Lachman: In Far from Heaven I was trying to recreate the expressionistic, chiaroscuro lighting that would’ve been used when those Douglas Sirk movies were being made in 18 days on the backlot at Universal Studios. Carol was a different conceit or sensibility. In Far from Heaven, I was creating a world of mannered artifice. I was creating this abstraction more like German Expressionism, where the colors aren’t naturalistic but what’s real is the psychological state of the characters. In Carol, I did everything to make the light and the feeling of the images naturalistic. Everything was motivated from windows or light sources.

Filmmaker: Tell me about the array of lenses you used on the film. I was surprised to hear you used zooms as frequently as you did.

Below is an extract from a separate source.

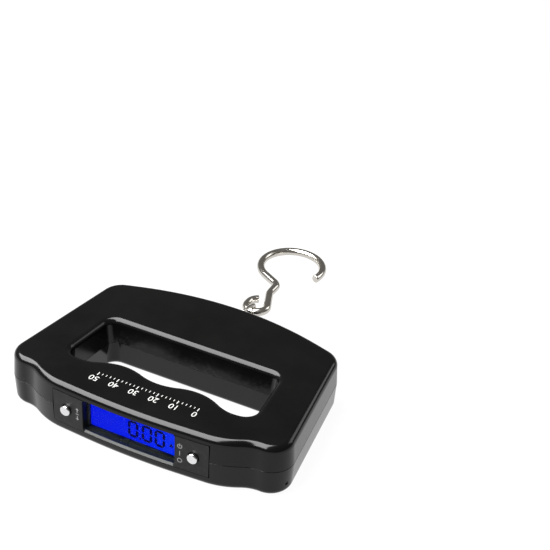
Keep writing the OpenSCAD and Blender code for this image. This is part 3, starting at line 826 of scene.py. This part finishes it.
def hook_path():
    """Centre line of the hook in its own plane, u across and w along the pull."""
    lean, turn, rise = math.radians(LEAN), math.radians(KNEE_TURN), math.radians(90 - KNEE_TURN)
    start = (-EYE_R * math.cos(lean), EYE_R * math.sin(lean))
    run = (-start[0] - LEAN_R * (1 - math.cos(lean))) / math.sin(lean)
    lean_end = (start[0] + run * math.sin(lean), start[1] + run * math.cos(lean))
    bend_w = lean_end[1] + LEAN_R * math.sin(lean)
    knee_end = (KNEE_R * (1 - math.cos(turn)), KNEE_W + KNEE_R * math.sin(turn))
    slope = (BOWL_U + BOWL_R * math.cos(turn) - knee_end[0]) / math.cos(rise)
    bowl_w = knee_end[1] + slope * math.sin(rise) + BOWL_R * math.sin(turn)
    path = arc(0, EYE_TAIL, EYE_R, 68, 0) + [(EYE_R, EYE_TAIL / 2)] + arc(0, 0, EYE_R, 0, -180 - LEAN)
    path += rod_points(path[-1], lean_end) + arc(-LEAN_R, bend_w, LEAN_R, -LEAN, 0)
    path += rod_points(path[-1], (0, KNEE_W)) + arc(KNEE_R, KNEE_W, KNEE_R, 180, 180 - KNEE_TURN)
    bowl = arc(BOWL_U, bowl_w, BOWL_R, -KNEE_TURN, BOWL_END, 3)
    return path + rod_points(path[-1], bowl[0]) + bowl


def cleaned(path):
    """The path without points that lie on each other."""
    out = [path[0]]
    for p in path[1:]:
        if math.dist(p, out[-1]) > 0.05:
            out.append(p)
    return out


hook = wire("hook_wire", [(-u, EYE_MID_Y + w, HOOK_Z) for u, w in cleaned(hook_path())], HOOK_R, CHROME,
            sides=32)
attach(hook, "hook")
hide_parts("s_hook")

LINK_R = 0.75
LINK_BEND = 3.25
LINK_LONG = 7.2
DROOP = math.radians(14)
WELD_SWELL, WELD_LENGTH = 0.16, 0.7


def link_bend(middle, a0, a1):
    """One of the link's two bends."""
    return [(LINK_BEND * math.cos(a), middle + LINK_BEND * math.sin(a))
            for a in np.radians(np.arange(a0, a1, 7.5))]


def link_loop():
    """Centre line of the link: across, and away from the tongue's hole."""
    there = [(LINK_BEND, LINK_LONG * k / 8) for k in range(1, 8)]
    back = [(-x, y) for x, y in there[::-1]]
    return link_bend(0, 180, 361) + there + link_bend(LINK_LONG, 0, 181) + back


near = joint_at("link_swing")
way = Vector((0, math.cos(DROOP), -math.sin(DROOP)))
lift = Vector((0, math.sin(DROOP), math.cos(DROOP)))
weld = [1.0 + WELD_SWELL * math.exp(-((b - LINK_LONG / 2) / WELD_LENGTH) ** 2) * (a > LINK_BEND - 0.05)
        for a, b in link_loop()]
link = wire("link_ring", [near + lift * a + way * b for a, b in link_loop()], LINK_R, CHROME, closed=True,
            swell=weld)
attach(link, "link")
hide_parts("chain_link")

SHAFT_R = 2.5
HEAD_R, HEAD_T = 4, 2
TONGUE_Y = HALF_L + 3.8
TONGUE_END = TONGUE_Y + 6.8
TONGUE_HALF = 1
EYELET_Y, EYELET_R = HALF_L + 6.7, 1.25


def swivel_shaft():
    """A headed shaft whose far end is flattened into a drilled tongue."""
    length = TONGUE_Y - HEAD_Y
    profile = [(0, 0), (HEAD_R - 0.2, 0), (HEAD_R, 0.2), (HEAD_R, HEAD_T - 0.2), (HEAD_R - 0.2, HEAD_T),
               (SHAFT_R, HEAD_T), (SHAFT_R, length - 0.4), (SHAFT_R - 0.4, length), (0, length)]
    shaft = lathe("swivel_shaft", profile, (0, HEAD_Y, SEAM_Z), (0, 1, 0), CHROME, sides=72)
    tongue = rod_y((0, TONGUE_Y - 2, SEAM_Z), SHAFT_R - 0.02, TONGUE_END + 1 - TONGUE_Y + 2, 72)
    low, high = SEAM_Z - TONGUE_HALF, SEAM_Z + TONGUE_HALF
    block = box("block", (-4, TONGUE_Y - 3, low), (4, TONGUE_END - SHAFT_R, high))
    round_end = pegs([(0, TONGUE_END - SHAFT_R)], SHAFT_R, low, high, 64)
    cut(block, round_end, operation="UNION")
    cut(tongue, block, operation="INTERSECT")
    cut(shaft, tongue, operation="UNION")
    cut(shaft, pegs([(0, EYELET_Y)], EYELET_R, SEAM_Z - 3, SEAM_Z + 3, 40))
    return softened(shaft, 0.18, 3, 40)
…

Lachman: With maybe one or two exceptions, we never used the zooms to actually zoom. They were primarily used for efficiency reasons and being able to move around more easily. I used the Cooke S2 Speed Panchros for the primes to, again, reference how things from that time period would’ve looked through older glass. I also had two short zooms — a 20-60mm Varapanchro that’s been reworked and a 10-30mm Varapanchro that was a T1.6 — and a 16.5-110mm Arri/Zeiss Master Zoom. I used a lot of 35mm lenses rather than 16mm lenses partly because the markings are better for the camera assistants, but also because I’m then using the center of the lens, which is the best part of the glass. I also find the 35mm lenses give more of a spherical feeling to the image than 16mm lenses.

Filmmaker: To finish up, let’s talk about a specific shot from the film — the opening tracking shot. For those who haven’t seen Carol, it begins with a close-up on a sidewalk grate that slowly booms up into a high-angle shot that tracks a man across the street into an upscale restaurant where we find Carol (Cate Blanchett) and Therese.

Lachman: That was a reference to Brief Encounter, where a secondary character brings you to the main characters. We just felt this was a way as a framing device of taking us into the world of these two women and immediately showing the place. At first we don’t know that it’s going to be Carol and Therese’s story, which is like life in a way. You don’t know you’re going to follow a certain person in your life or that person, but things happen by chance.

Filmmaker: How did you pull off the shot? Is it a Steadicam operator stepping onto a crane or did you use a remote head?

Lachman: It was a remote head on a 30-foot telescopic crane. We shot maybe six or eight takes, but believe it or not we had it at about the third take. It was a very complicated shot — we had to orchestrate the traffic and have this crane moving across the street — but sometimes the most complicated shots end up being the easiest to pull off and vice versa.